**TASK MATERIAL**:

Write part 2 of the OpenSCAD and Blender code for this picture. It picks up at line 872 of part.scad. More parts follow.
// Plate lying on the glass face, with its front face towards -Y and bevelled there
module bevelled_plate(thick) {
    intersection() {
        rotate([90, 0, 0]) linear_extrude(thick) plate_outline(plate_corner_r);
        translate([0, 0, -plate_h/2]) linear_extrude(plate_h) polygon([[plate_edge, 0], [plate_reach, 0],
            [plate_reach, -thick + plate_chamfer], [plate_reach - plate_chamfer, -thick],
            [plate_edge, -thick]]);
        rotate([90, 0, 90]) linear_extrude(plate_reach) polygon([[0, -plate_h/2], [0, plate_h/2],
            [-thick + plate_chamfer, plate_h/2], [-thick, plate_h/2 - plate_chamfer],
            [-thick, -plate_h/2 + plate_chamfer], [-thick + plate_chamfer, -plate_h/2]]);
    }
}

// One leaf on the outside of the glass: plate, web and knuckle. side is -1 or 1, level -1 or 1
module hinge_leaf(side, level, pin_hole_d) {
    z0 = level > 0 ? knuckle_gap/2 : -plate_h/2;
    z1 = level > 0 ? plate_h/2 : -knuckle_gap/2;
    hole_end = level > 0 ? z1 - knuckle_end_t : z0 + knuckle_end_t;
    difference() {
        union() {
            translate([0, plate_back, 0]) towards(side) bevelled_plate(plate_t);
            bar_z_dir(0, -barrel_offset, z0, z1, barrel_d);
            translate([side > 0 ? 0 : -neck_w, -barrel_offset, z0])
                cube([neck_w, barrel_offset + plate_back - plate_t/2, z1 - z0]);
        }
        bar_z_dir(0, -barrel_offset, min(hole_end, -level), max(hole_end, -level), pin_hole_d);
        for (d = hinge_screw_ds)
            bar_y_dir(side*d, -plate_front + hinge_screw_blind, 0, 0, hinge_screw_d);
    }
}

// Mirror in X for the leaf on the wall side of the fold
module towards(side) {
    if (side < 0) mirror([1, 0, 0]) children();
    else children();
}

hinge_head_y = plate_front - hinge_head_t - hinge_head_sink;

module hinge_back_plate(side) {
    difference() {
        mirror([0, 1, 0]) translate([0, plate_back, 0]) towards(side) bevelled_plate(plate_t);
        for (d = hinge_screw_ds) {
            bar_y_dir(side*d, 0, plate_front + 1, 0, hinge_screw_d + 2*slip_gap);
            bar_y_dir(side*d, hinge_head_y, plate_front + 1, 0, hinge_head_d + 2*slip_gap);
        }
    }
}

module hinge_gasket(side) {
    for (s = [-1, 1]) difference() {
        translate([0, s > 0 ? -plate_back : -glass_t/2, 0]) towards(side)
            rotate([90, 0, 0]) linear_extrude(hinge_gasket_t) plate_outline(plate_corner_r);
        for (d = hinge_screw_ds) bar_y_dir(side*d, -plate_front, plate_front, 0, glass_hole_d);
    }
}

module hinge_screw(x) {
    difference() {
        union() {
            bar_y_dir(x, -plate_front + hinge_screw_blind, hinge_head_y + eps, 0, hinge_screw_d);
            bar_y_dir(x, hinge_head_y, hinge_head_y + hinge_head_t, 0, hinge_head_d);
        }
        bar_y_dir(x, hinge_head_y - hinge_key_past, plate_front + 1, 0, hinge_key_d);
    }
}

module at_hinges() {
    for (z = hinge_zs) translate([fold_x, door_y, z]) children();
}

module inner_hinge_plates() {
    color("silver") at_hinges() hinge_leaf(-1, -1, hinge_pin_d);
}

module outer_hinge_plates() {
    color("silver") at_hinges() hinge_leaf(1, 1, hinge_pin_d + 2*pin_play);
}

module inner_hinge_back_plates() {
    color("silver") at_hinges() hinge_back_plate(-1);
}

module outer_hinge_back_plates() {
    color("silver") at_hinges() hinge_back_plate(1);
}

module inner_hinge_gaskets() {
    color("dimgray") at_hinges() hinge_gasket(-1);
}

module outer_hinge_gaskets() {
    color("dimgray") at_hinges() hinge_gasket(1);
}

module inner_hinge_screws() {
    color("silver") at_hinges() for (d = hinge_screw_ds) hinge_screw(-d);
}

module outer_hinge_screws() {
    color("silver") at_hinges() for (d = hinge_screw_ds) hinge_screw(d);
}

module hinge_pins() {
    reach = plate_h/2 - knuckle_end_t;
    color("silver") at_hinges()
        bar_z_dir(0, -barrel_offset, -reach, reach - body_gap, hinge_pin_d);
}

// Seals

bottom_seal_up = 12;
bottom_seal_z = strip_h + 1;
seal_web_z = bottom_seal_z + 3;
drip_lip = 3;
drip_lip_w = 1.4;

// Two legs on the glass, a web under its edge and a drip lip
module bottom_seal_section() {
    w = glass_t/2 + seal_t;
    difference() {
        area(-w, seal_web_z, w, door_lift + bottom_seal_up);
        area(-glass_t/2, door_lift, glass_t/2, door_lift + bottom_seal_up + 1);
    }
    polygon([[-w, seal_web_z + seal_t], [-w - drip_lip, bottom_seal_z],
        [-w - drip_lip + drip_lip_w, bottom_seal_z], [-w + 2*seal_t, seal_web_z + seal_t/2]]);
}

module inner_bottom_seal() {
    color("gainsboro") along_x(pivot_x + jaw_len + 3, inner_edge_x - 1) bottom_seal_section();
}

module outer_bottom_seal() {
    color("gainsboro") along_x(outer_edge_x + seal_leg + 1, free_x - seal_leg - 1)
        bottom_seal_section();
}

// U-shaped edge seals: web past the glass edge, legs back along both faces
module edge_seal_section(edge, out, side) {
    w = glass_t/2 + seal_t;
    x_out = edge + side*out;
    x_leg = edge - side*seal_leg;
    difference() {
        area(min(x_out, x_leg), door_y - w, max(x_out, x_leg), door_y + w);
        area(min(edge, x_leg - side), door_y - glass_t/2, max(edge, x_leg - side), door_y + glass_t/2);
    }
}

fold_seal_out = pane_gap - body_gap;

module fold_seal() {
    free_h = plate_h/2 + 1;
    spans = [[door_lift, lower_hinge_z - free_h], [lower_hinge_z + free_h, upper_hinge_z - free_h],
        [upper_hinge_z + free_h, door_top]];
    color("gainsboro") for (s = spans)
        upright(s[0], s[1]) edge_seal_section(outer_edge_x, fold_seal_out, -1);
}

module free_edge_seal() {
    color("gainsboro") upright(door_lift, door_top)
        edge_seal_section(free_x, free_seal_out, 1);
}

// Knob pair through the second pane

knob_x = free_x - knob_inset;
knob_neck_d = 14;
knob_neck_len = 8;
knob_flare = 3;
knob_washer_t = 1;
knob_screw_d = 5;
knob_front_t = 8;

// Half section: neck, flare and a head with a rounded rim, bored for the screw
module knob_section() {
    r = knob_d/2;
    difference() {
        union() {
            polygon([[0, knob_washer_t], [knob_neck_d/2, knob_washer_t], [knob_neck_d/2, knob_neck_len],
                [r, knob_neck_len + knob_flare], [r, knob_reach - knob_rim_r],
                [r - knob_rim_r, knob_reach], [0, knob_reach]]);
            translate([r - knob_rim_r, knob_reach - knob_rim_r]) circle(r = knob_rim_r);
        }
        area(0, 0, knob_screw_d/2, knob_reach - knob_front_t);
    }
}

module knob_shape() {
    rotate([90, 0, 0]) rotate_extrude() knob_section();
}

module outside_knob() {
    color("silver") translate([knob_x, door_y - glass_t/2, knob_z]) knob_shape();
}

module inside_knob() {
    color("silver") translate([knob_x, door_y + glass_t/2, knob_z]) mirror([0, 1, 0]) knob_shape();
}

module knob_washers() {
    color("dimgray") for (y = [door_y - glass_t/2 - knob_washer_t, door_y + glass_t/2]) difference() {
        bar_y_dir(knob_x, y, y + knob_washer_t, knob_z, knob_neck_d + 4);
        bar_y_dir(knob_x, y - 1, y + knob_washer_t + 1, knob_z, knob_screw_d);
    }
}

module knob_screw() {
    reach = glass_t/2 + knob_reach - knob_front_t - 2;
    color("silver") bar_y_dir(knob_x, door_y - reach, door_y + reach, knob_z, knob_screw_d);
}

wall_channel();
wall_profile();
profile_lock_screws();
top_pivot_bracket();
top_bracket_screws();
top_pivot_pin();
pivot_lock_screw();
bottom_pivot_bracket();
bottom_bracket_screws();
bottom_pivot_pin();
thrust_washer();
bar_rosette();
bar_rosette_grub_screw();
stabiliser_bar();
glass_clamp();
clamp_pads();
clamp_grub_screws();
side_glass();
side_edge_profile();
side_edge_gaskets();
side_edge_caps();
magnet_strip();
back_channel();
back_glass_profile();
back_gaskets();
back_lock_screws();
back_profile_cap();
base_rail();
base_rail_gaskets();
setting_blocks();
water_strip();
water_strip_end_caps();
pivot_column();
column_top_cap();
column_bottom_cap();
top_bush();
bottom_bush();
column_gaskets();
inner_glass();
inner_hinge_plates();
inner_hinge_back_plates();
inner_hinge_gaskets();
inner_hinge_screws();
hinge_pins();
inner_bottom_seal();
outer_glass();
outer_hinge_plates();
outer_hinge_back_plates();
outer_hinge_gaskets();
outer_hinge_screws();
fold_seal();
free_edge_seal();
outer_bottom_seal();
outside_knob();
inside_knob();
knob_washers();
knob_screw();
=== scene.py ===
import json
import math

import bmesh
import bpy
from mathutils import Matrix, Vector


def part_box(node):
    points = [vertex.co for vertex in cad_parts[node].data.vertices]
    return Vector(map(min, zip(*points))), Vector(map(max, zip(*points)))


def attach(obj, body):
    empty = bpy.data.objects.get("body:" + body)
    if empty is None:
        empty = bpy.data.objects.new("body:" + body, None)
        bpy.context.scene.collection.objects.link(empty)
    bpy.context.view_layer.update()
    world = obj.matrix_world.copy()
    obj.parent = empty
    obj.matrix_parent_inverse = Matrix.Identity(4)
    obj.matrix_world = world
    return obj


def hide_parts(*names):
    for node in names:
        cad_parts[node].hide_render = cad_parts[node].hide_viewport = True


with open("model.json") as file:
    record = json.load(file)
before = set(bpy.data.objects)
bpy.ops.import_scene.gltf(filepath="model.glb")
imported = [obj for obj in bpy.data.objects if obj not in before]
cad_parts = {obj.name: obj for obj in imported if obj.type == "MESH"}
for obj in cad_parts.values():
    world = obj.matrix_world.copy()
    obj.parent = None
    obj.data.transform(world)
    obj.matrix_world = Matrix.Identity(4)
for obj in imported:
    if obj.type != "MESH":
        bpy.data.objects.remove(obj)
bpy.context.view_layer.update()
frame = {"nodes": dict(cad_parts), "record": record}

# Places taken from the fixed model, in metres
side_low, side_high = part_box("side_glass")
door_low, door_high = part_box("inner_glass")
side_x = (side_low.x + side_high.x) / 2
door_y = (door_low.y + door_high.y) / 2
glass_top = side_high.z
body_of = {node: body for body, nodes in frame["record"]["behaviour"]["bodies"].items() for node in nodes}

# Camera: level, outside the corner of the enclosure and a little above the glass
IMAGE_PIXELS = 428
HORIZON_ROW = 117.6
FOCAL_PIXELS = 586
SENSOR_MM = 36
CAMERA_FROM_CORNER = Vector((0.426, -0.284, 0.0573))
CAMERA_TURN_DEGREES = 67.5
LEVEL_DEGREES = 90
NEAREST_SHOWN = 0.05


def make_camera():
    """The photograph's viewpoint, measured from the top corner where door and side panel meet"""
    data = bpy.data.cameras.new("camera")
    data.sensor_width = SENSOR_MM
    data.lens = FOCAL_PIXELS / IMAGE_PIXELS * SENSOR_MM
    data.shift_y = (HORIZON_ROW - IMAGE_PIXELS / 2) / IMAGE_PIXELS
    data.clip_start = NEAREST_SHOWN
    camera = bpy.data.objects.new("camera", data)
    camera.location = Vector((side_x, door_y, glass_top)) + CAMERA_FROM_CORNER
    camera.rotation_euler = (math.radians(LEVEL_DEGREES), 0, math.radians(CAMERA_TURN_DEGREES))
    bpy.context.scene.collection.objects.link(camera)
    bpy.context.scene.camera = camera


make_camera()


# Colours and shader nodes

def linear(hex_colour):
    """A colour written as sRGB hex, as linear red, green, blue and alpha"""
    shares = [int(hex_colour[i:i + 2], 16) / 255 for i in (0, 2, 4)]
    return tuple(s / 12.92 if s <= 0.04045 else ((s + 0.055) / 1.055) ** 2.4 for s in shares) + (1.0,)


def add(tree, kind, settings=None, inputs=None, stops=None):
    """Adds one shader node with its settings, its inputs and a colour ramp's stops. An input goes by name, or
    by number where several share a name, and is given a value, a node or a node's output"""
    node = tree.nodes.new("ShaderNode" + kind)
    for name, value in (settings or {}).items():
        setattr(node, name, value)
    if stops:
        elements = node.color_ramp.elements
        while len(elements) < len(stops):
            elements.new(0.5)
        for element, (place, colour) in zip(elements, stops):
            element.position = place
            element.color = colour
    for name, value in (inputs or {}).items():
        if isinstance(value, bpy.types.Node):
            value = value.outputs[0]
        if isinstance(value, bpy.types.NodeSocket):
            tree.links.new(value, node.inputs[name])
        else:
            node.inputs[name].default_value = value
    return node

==

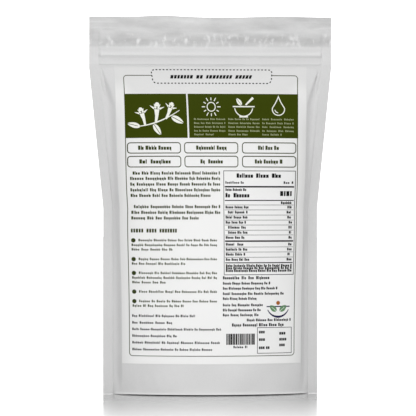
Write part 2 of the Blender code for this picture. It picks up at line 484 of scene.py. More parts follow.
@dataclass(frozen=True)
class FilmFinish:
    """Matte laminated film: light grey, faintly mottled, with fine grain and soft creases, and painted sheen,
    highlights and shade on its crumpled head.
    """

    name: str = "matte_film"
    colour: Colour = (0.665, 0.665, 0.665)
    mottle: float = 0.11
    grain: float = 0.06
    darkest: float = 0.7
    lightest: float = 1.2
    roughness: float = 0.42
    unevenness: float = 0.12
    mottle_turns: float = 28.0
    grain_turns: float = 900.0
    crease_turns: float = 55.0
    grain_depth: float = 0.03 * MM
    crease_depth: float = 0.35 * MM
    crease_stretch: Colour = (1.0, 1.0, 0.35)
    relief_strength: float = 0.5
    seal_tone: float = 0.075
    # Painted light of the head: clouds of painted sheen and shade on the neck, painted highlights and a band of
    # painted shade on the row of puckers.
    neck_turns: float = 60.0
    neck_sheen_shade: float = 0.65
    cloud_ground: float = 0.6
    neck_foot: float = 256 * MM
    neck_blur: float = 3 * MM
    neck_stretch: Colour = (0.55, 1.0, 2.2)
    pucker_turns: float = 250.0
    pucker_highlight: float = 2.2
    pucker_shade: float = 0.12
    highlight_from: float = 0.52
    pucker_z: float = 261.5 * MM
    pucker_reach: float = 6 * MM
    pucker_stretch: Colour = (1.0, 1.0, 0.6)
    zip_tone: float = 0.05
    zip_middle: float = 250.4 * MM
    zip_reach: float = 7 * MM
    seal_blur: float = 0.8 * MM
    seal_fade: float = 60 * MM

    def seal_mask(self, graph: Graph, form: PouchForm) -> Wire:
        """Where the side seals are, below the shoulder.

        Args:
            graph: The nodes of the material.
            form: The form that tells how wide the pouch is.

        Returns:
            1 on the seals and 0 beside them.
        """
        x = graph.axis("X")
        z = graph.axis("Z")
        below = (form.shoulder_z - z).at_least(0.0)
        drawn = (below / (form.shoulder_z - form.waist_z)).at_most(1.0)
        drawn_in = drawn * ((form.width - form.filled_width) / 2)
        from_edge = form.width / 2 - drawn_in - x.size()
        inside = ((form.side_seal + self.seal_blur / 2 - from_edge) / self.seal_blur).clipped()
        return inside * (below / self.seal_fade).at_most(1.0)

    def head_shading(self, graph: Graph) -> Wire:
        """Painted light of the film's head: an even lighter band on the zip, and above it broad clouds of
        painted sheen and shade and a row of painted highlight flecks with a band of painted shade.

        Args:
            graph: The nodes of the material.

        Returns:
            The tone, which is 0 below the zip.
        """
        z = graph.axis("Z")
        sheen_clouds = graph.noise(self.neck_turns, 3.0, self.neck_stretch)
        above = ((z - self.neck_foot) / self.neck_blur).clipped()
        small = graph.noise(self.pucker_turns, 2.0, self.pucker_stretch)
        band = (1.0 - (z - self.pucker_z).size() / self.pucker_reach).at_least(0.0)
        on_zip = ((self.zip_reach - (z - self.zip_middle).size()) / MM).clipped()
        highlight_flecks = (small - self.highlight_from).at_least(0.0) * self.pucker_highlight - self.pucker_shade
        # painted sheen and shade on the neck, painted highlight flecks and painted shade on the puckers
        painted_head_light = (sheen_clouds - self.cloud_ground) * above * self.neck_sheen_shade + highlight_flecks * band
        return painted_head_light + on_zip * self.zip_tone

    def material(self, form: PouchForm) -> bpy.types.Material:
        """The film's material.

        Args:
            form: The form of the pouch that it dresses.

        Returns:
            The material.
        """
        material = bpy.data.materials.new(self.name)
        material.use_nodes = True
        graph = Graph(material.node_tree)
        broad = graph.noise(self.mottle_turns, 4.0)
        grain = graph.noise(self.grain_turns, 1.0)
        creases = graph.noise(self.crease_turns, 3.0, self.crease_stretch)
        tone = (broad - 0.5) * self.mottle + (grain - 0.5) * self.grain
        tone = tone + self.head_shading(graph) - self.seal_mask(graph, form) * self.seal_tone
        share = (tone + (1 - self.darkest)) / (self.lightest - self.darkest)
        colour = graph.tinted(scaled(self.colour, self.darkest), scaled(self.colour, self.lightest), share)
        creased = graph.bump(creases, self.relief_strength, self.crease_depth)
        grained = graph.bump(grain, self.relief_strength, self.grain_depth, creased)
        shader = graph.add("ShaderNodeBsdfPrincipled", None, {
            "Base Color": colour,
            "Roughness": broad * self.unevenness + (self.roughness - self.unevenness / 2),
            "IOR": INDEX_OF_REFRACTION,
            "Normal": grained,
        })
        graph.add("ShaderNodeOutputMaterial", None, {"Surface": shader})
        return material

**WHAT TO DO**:
Retype only this portion of the data above: the line containing "clamp_grub_screws();", the line containing "before = set(bpy.data.objects)", and all lines between them, exactly.

**REPLY**:
clamp_grub_screws();
side_glass();
side_edge_profile();
side_edge_gaskets();
side_edge_caps();
magnet_strip();
back_channel();
back_glass_profile();
back_gaskets();
back_lock_screws();
back_profile_cap();
base_rail();
base_rail_gaskets();
setting_blocks();
water_strip();
water_strip_end_caps();
pivot_column();
column_top_cap();
column_bottom_cap();
top_bush();
bottom_bush();
column_gaskets();
inner_glass();
inner_hinge_plates();
inner_hinge_back_plates();
inner_hinge_gaskets();
inner_hinge_screws();
hinge_pins();
inner_bottom_seal();
outer_glass();
outer_hinge_plates();
outer_hinge_back_plates();
outer_hinge_gaskets();
outer_hinge_screws();
fold_seal();
free_edge_seal();
outer_bottom_seal();
outside_knob();
inside_knob();
knob_washers();
knob_screw();
=== scene.py ===
import json
import math

import bmesh
import bpy
from mathutils import Matrix, Vector


def part_box(node):
    points = [vertex.co for vertex in cad_parts[node].data.vertices]
    return Vector(map(min, zip(*points))), Vector(map(max, zip(*points)))


def attach(obj, body):
    empty = bpy.data.objects.get("body:" + body)
    if empty is None:
        empty = bpy.data.objects.new("body:" + body, None)
        bpy.context.scene.collection.objects.link(empty)
    bpy.context.view_layer.update()
    world = obj.matrix_world.copy()
    obj.parent = empty
    obj.matrix_parent_inverse = Matrix.Identity(4)
    obj.matrix_world = world
    return obj


def hide_parts(*names):
    for node in names:
        cad_parts[node].hide_render = cad_parts[node].hide_viewport = True


with open("model.json") as file:
    record = json.load(file)
before = set(bpy.data.objects)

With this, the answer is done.